▶ _EXERCISE OBJECTIVE_: Repeat verbatim only the lines from the opening of the material below through the one that contains "self.facing_up = Field(self, split.outputs[2])".

━━━━━ AVAILABLE DATA

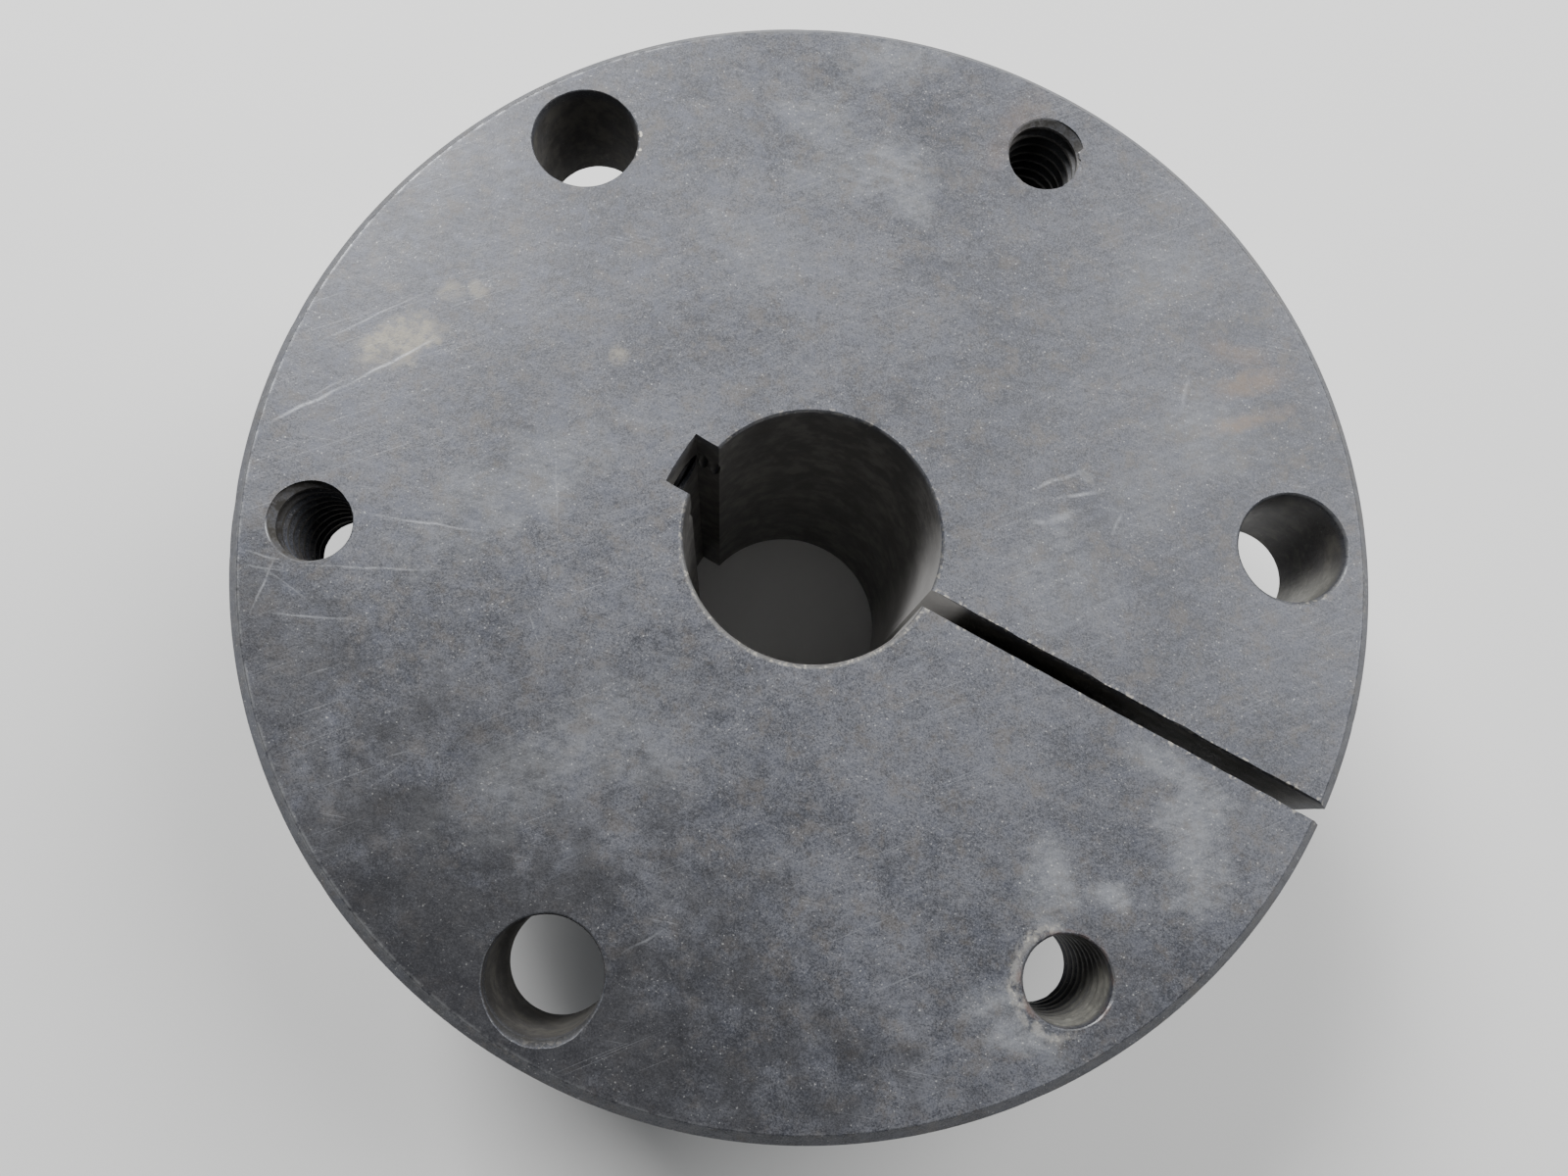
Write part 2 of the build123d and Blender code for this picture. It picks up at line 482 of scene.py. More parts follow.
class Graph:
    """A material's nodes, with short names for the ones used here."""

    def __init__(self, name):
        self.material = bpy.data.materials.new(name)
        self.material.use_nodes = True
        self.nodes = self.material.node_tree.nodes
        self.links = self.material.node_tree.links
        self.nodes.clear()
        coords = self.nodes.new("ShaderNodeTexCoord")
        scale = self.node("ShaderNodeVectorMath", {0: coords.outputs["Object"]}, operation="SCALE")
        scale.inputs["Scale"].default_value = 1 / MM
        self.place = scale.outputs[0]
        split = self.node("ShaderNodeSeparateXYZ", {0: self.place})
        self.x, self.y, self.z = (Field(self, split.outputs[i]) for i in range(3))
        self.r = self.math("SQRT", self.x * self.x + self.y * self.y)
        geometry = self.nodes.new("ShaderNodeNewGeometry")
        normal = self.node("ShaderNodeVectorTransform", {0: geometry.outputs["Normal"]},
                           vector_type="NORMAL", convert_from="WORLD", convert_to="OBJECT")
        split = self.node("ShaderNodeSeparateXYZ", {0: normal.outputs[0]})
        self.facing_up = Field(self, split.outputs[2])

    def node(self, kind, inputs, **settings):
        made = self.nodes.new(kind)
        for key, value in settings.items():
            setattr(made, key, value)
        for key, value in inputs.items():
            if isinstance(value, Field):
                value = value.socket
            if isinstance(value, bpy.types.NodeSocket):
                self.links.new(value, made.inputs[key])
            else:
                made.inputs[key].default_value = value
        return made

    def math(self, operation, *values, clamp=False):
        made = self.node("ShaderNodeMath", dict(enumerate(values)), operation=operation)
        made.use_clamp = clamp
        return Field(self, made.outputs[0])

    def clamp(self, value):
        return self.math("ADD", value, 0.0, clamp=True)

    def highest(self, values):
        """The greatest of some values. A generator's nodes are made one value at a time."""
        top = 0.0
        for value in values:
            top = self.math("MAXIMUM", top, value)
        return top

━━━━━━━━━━

▶ _FULL RESPONSE_:
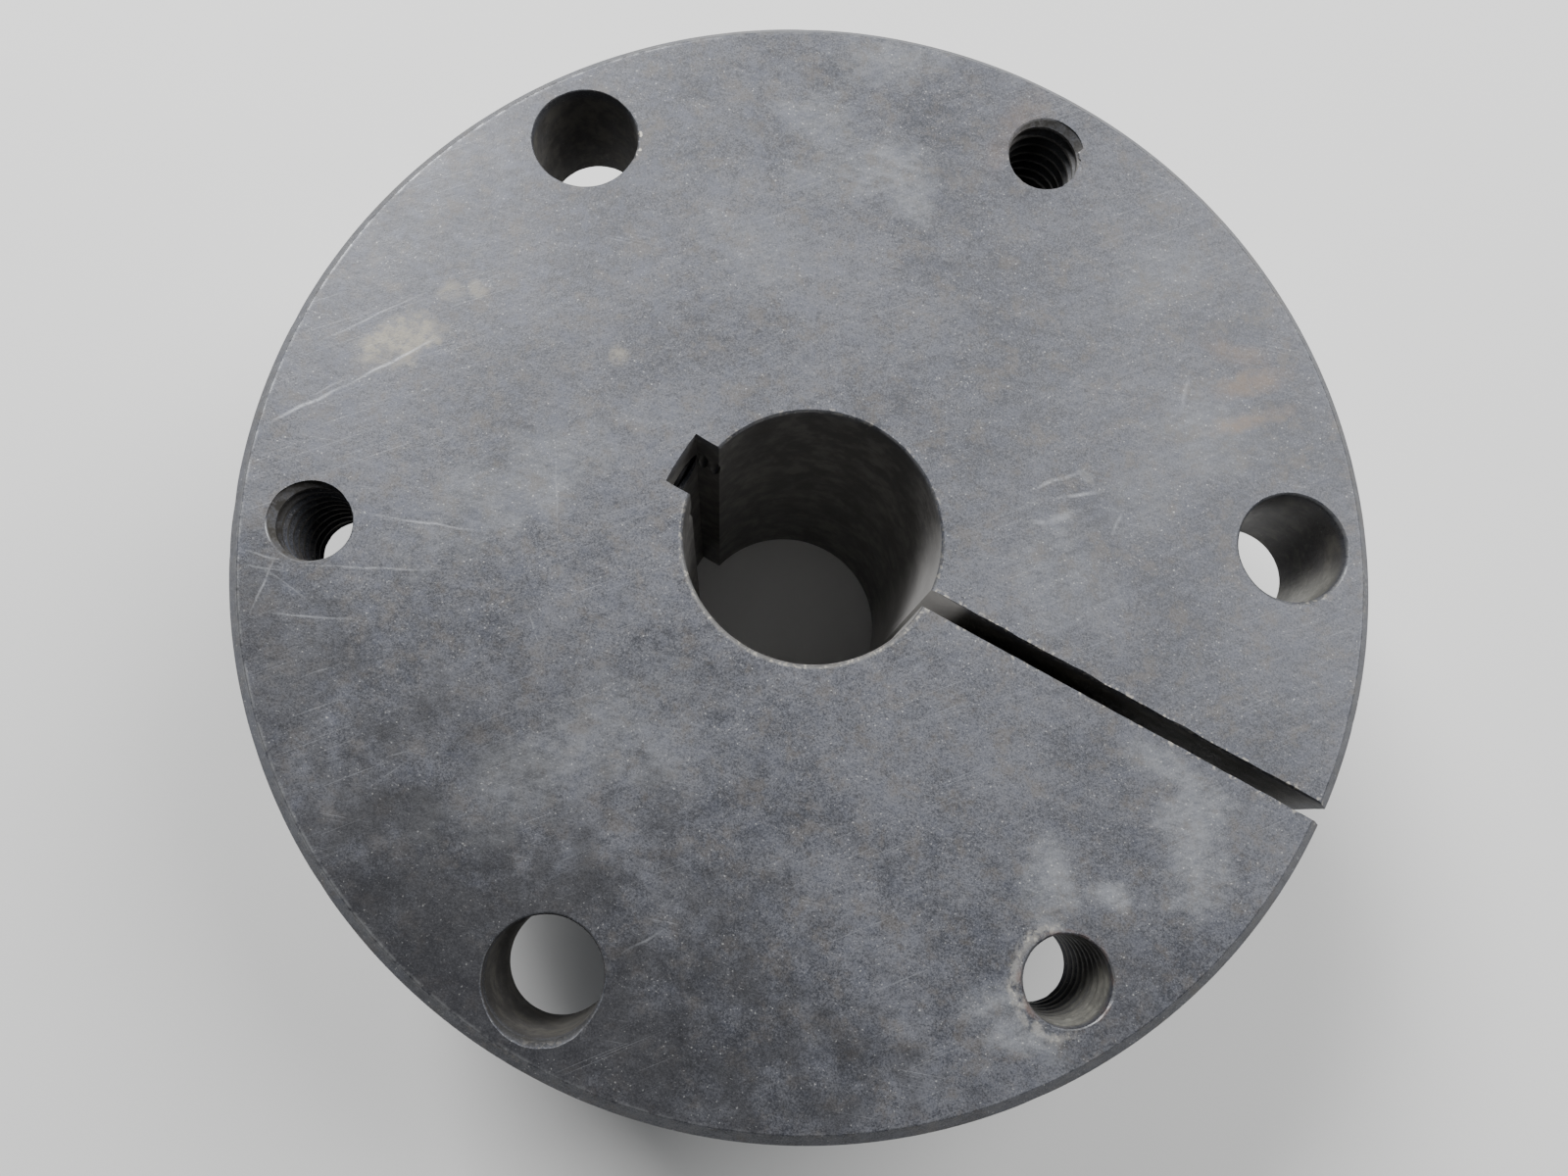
Write part 2 of the build123d and Blender code for this picture. It picks up at line 482 of scene.py. More parts follow.
class Graph:
    """A material's nodes, with short names for the ones used here."""

    def __init__(self, name):
        self.material = bpy.data.materials.new(name)
        self.material.use_nodes = True
        self.nodes = self.material.node_tree.nodes
        self.links = self.material.node_tree.links
        self.nodes.clear()
        coords = self.nodes.new("ShaderNodeTexCoord")
        scale = self.node("ShaderNodeVectorMath", {0: coords.outputs["Object"]}, operation="SCALE")
        scale.inputs["Scale"].default_value = 1 / MM
        self.place = scale.outputs[0]
        split = self.node("ShaderNodeSeparateXYZ", {0: self.place})
        self.x, self.y, self.z = (Field(self, split.outputs[i]) for i in range(3))
        self.r = self.math("SQRT", self.x * self.x + self.y * self.y)
        geometry = self.nodes.new("ShaderNodeNewGeometry")
        normal = self.node("ShaderNodeVectorTransform", {0: geometry.outputs["Normal"]},
                           vector_type="NORMAL", convert_from="WORLD", convert_to="OBJECT")
        split = self.node("ShaderNodeSeparateXYZ", {0: normal.outputs[0]})
        self.facing_up = Field(self, split.outputs[2])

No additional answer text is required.